True story: I listened to a podcast for a little over a year, and supported it on Patreon. Unfortunately, after a while I thought the content went stale and my interest steadily declined. Ultimately, I realized the only reason I still listened was because of my Patreon donation. I wanted to get my money’s worth, but that falls into the sunk cost fallacy. I canceled my support on Patreon, and now I consume maybe 15 minutes of a 60-minute show.

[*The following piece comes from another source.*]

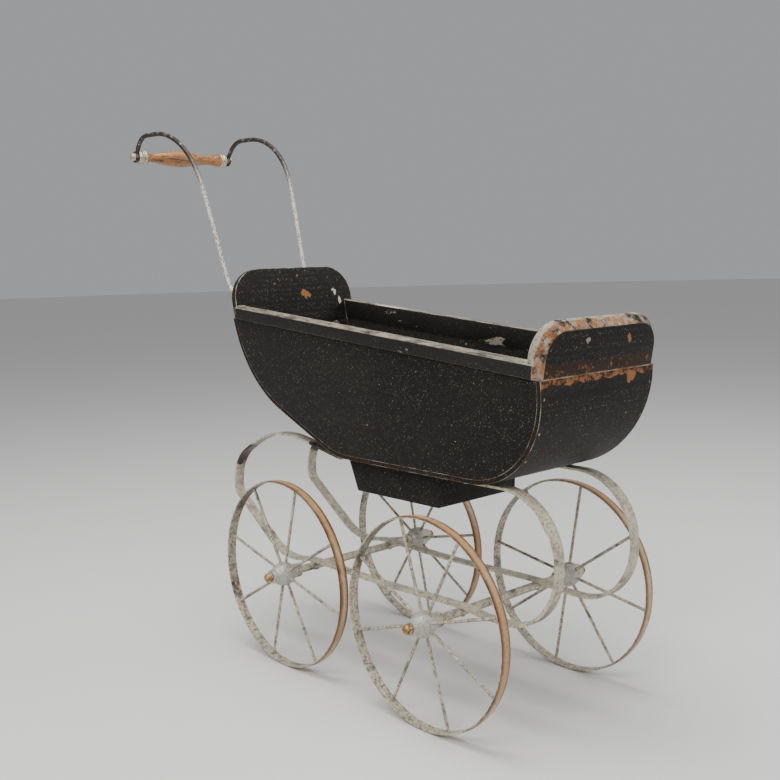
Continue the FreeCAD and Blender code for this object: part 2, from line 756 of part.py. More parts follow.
def wheel(end, name, side):
    """A wheel's flat tyre, eight spokes and hub, with the collar and nut that keep it on the axle."""
    corner = f"{end}_{name}"
    middle = Vector(AXLE_X[end], side * TRACK[end] / 2, size("wheel_radius"))
    turn = outward(side)
    tyre = turned(f"tyre_{corner}", [
        ("[wheel_radius] - [tyre_thickness]", "0"), ("[wheel_radius]", "0"), ("[wheel_radius]", "[tyre_width]"),
        ("[wheel_radius] - [tyre_thickness]", "[tyre_width]")])
    place(tyre, middle - Y_AXIS * side * size("tyre_width") / 2, turn)
    bore = "[journal_radius] + [running_clearance]"
    root = "[hub_inner_length] - [hub_half_flange]"
    rim = "[hub_inner_length] + [hub_half_flange]"
    hub = turned(f"hub_{corner}", [
        (bore, "0"), ("[hub_nose_radius]", "0"), ("[hub_nose_radius]", root), ("[hub_flange_radius]", root),
        ("[hub_flange_radius]", rim), ("[hub_nose_radius]", "[hub_inner_length] + [hub_outer_length]"),
        (bore, "[hub_inner_length] + [hub_outer_length]")])
    place(hub, middle - Y_AXIS * side * size("hub_inner_length"), turn)
    thread = f"[axle_nut_length] * {THREAD_SHARE}"
    nut = turned(f"axle_nut_{corner}", [
        ("0", thread), ("[journal_radius]", thread), ("[journal_radius]", "0"), ("[axle_nut_radius]", "0"),
        ("[axle_nut_radius]", thread), ("[axle_nut_radius] * 0.7", "[axle_nut_length]"),
        ("0", "[axle_nut_length]")])
    place(nut, middle + Y_AXIS * side * (size("hub_outer_length") + size("end_float")), turn)
    collar = turned(f"axle_collar_{corner}", [
        ("[axle_radius]", "0"), ("[collar_radius]", "0"), ("[collar_radius]", "[collar_length]"),
        ("[axle_radius]", "[collar_length]")])
    inner = size("hub_inner_length") + size("end_float") + size("collar_length")
    place(collar, middle - Y_AXIS * side * inner, turn)
    spokes(corner, middle, tyre, hub)


def spokes(corner, middle, tyre, hub):
    """Straight round spokes from the hub flange to the inside of the tyre."""
    document.recompute()
    rods = []
    for i in range(SPOKES_PER_WHEEL):
        angle = math.radians(SPOKE_PHASES[corner] + 360 * i / SPOKES_PER_WHEEL)
        ray = Vector(math.cos(angle), 0, math.sin(angle))
        start = middle + ray * (size("hub_flange_radius") - 2)
        end = middle + ray * (size("wheel_radius") - size("tyre_thickness") / 2)
        rods.append(largest(rod(size("spoke_radius"), start, end).cut(tyre.Shape).cut(hub.Shape)))
    keep_shape(Part.makeCompound(rods), f"spokes_{corner}")


# ----------------------------------------------------------------------------- handle

def iron_path():
    """Centre line of a handle iron: up the back of the body, over in an arch, down to the grip."""
    rim_x, rim_z = -size("body_rear"), rail_line(-size("body_rear"))
    top = GRIP.z + size("arch_rise")
    low = IRON_START_SHARE * size("iron_foot_length")
    foot = (rim_x + LEAN * low - size("iron_radius"), rim_z - low)
    bend = (rim_x - 2.5 * size("iron_radius"), rim_z + size("iron_radius"))
    kick = (rim_x - size("iron_kick_back"), rim_z + size("iron_kick_rise"))
    shoulder = (GRIP.x + size("iron_arch_run"), top - 2)
    crown = (GRIP.x + size("iron_crown_run"), top)
    radii = [0, size("iron_low_radius"), size("iron_kick_radius"), size("iron_arch_radius"),
             size("iron_crown_radius"), 0]
    return [foot, bend, kick, shoulder, crown, (GRIP.x, GRIP.z)], radii


def handle_iron(name, side):
    """A bent round iron with a flat foot at the bottom and an eye for the grip rod at the top."""
    path = rounded_path(*iron_path())
    first = path.Edges[0]
    start = first.valueAt(first.FirstParameter)
    along = first.tangentAt(first.FirstParameter)
    ring = Part.Wire(Part.makeCircle(size("iron_radius"), start, along))
    bar = path.makePipeShell([ring], True, True)
    bar.rotate(GRIP, X_AXIS, -side * size("iron_splay"))
    half_eye = size("eye_thickness") / 2
    eye = Part.makeCylinder(size("eye_radius"), size("eye_thickness"), GRIP - Y_AXIS * half_eye, Y_AXIS)
    hole = Part.makeCylinder(size("grip_rod_radius") + size("hole_clearance"), 40, GRIP - Y_AXIS * 20, Y_AXIS)
    foot = Part.makeBox(size("iron_foot_thickness"), size("iron_foot_width"), size("iron_foot_length"),
                        Vector(-size("iron_foot_thickness"),
                               -side * foot_set() - size("iron_foot_width") / 2,
                               -size("iron_foot_length")))
    foot.rotate(Vector(), Y_AXIS, -size("end_lean"))
    foot.translate(Vector(-size("body_rear"), 0, rail_line(-size("body_rear"))))
    beside_eye = [Part.makeCylinder(size("eye_radius") + 5, 10, GRIP + Y_AXIS * side_y, Y_AXIS)
                  for side_y in (half_eye, -half_eye - 10)]
    whole = bar.cut(beside_eye).fuse([eye, foot]).removeSplitter().cut(hole)
    whole.translate(Y_AXIS * side * HANDLE_Y)
    whole = whole.cut(belly_solid(0, lift=60))
    keep_shape(drilled(largest(whole)), f"handle_iron_{name}")


def grip():
    """The turned wooden grip with its ringed ferrules, on an iron rod between two domed knobs."""
    wood_half = "([body_width] / 2 - [handle_inset] - [eye_thickness] / 2 - [end_float] - [ferrule_length])"
    bore = "[grip_rod_radius] + [running_clearance]"
    neck, belly = "[grip_neck_radius]", "[grip_wood_radius]"
    flare = "[ferrule_radius] - 1.2"
    wood = turned("grip_wood", [
        (bore, "0"), (flare, "0"), (neck, f"{wood_half} * 0.22"), (neck, f"{wood_half} * 0.34"),
        (f"{belly} * 0.86", f"{wood_half} * 0.72"), (belly, f"{wood_half}"),
        (f"{belly} * 0.86", f"{wood_half} * 1.28"), (neck, f"{wood_half} * 1.66"),
        (neck, f"{wood_half} * 1.78"), (flare, f"{wood_half} * 2"), (bore, f"{wood_half} * 2")])
    half = HANDLE_Y - size("eye_thickness") / 2 - size("end_float") - size("ferrule_length")
    place(wood, GRIP - Y_AXIS * half)
    outer_face = HANDLE_Y + size("eye_thickness") / 2
    rod_half = outer_face + size("knob_length") * 0.6
    keep_shape(rod(size("grip_rod_radius"), GRIP - Y_AXIS * rod_half, GRIP + Y_AXIS * rod_half), "grip_rod")
    for name, side in SIDES.items():
        ferrule = turned(f"grip_ferrule_{name}", [
            (bore, "0"), ("[ferrule_radius] - 1.2", "0"), ("[ferrule_radius]", "[ferrule_length] * 0.15"),
            ("[ferrule_radius]", "[ferrule_length] * 0.35"), ("[ferrule_radius] - 1.6", "[ferrule_length] * 0.45"),
            ("[ferrule_radius] - 1", "[ferrule_length] * 0.75"), ("[ferrule_radius] - 3", "[ferrule_length]"),
            (bore, "[ferrule_length]")])
        place(ferrule, GRIP + Y_AXIS * side * half, outward(side))
        knob = turned(f"grip_knob_{name}", [
            ("0", "[knob_length] * 0.6"), ("[grip_rod_radius]", "[knob_length] * 0.6"),
            ("[grip_rod_radius]", "0"), ("[knob_radius]", "0"), ("[knob_radius]", "[knob_length] * 0.5"),
            ("[knob_radius] * 0.6", "[knob_length]"), ("0", "[knob_length]")])
        place(knob, GRIP + Y_AXIS * side * outer_face, outward(side))


# ----------------------------------------------------------------------------- the whole carriage

def build():
    """Makes every sub-part."""
    for name, side in SIDES.items():
        rail(name, side)
        side_panel(name, side)
    end_board("head_board", -1, size("head_corner"), size("head_board_rise"))
    end_board("foot_board", 1, size("foot_corner"), size("foot_board_rise"))
    belly_sections()
    well()
    spring_mounts()
    belly_tacks()
    for name, side in SIDES.items():
        strap(name, side)
        handle_iron(name, side)
    grip()
    for end in ENDS:
        axle(end)
        for name, side in SIDES.items():
            wheel(end, name, side)
    fasteners()


def centre_on_origin():
    """Moves the model along X so that the origin is the bottom centre of its bounding box."""
    document.recompute()
    box = FreeCAD.BoundBox()
    for piece in sub_parts:
        box.add(piece.Shape.optimalBoundingBox(False, False))
    shift = Vector(-(box.XMin + box.XMax) / 2, 0, 0)
    for piece in sub_parts:
        piece.Placement = Placement(shift, Rotation()).multiply(piece.Placement)
    document.recompute()


def check_and_write():
    """Stops if anything failed, then writes one STEP file for each sub-part."""
    for item in document.Objects:
        if "Invalid" in item.State or "Error" in item.State:
            raise RuntimeError(f"{item.Label} failed: {item.State}")
    for piece in sub_parts:
        shape = piece.Shape
        if shape.isNull() or not shape.isValid() or not shape.Solids:
            raise RuntimeError(f"{piece.Label} has no valid solid")
    for piece in sub_parts:
        piece.Shape.exportStep(f"parts/{piece.Label}.step")
    print(len(sub_parts), "sub-parts written")


build()
centre_on_origin()
check_and_write()
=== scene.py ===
"""Looks of the antique doll carriage: worn copies of its wooden and iron parts, turned details,
procedural materials, a pale floor, soft studio light and the camera.

The model stands in the row frame: +X towards the foot end, +Y to the left, +Z up, in metres.
"""

import json
import math

import bmesh
import bpy
from mathutils import Matrix, Vector


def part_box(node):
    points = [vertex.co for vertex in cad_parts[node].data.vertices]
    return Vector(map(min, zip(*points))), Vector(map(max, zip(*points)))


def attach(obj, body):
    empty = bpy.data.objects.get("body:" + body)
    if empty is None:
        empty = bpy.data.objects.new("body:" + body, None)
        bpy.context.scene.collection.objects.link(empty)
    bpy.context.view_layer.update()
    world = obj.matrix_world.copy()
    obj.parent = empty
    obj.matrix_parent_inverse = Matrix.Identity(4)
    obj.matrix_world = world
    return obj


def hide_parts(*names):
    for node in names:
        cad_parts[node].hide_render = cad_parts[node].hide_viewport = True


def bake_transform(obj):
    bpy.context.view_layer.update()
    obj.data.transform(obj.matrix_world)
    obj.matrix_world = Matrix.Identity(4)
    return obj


MM = 0.001
SIDES = {"left": 1, "right": -1}
CORNERS = [f"{end}_{side}" for end in ("front", "rear") for side in SIDES]
SHARP_ANGLE = math.radians(32)

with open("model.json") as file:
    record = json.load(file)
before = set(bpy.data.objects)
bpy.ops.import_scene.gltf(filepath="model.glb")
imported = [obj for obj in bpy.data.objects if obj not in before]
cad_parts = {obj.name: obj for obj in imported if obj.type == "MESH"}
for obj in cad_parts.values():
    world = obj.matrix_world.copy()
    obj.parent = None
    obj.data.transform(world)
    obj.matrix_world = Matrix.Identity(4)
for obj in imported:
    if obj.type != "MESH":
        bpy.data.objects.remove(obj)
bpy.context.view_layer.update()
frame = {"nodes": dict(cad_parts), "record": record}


def lowest(node):
    """Lowest corner of a CAD node."""
    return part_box(node)[0]


def highest(node):
    """Highest corner of a CAD node."""
    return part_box(node)[1]


def middle(node):
    """Middle of a CAD node's box."""
    low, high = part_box(node)
    return (low + high) / 2


# ----------------------------------------------------------------------------- colours (linear)

CHARCOAL = (0.0115, 0.0105, 0.0085, 1)
DEEP_BLACK_AND_SHADE = (0.0065, 0.006, 0.005, 1)
DUST = (0.30, 0.275, 0.225, 1)
PALE_PAINT = (0.56, 0.50, 0.385, 1)
RUST_ORANGE = (0.29, 0.122, 0.045, 1)
RUST_BROWN = (0.060, 0.026, 0.013, 1)
BAND_BROWN = (0.030, 0.014, 0.0075, 1)
GRIME = (0.17, 0.145, 0.095, 1)
WORN_BEIGE = (0.30, 0.26, 0.20, 1)
IRON_CREAM = (0.60, 0.53, 0.385, 1)
IRON_GREY = (0.38, 0.35, 0.275, 1)
IRON_DARK = (0.035, 0.024, 0.018, 1)
TREAD_TAN = (0.44, 0.285, 0.14, 1)
GALVANISED = (0.56, 0.55, 0.50, 1)
BRASS = (0.45, 0.25, 0.085, 1)
VARNISH = (0.38, 0.16, 0.042, 1)
GRAIN_DARK = (0.07, 0.024, 0.008, 1)
BARE_STEEL = (0.52, 0.48, 0.40, 1)
FLOOR_PALE = (0.80, 0.79, 0.77, 1)


# ----------------------------------------------------------------------------- material helpers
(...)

Setting up listening limits is key for podcast efficiency. For me Audiobooks get 1-2 hours (10-20% of a 10-hour book) before I decide to give it the axe. Podcasts get 15-20 minutes, roughly 25-30% of an hour-long episode. After that, I liberally skip forward or nix the content outright. I am certain that Markus Zusak’s The Book Thief is a brilliant book, but I hated the audio version and all 13 hours and 56 minutes I listened to it. I never want that experience again. Regina and I had a conversation recently about how I started a 10½-hour book late last Thursday and finished it on Monday evening because I enjoyed it so much. That is the experience you should have with your audio content. Forgetting sunk costs frees up time to find engaging books and shows you love to immerse yourself in. Great content is worth getting lost in.
Listen to Yourself
We all know when we’ve lost interest, stoped paying attention, or straight up don’t like something. That’s time you can’t get back by barreling forward. As of October 4, 2017 Stitcher Radio logs my total listening time at 1,673 hours and 33 minutes since June 2011. That’s roughly 45 minutes of content every day for 6 years, and that’s only the podcasts that I listen to. Add audiobook content to that and I’m sure my listener minute count skyrockets to 60-75 minutes per day. If you listened to that much content each day, wouldn’t you want to be sure it’s the stuff you like best? Forget about sunk costs; they don’t matter. The only time you’re wasting is your own.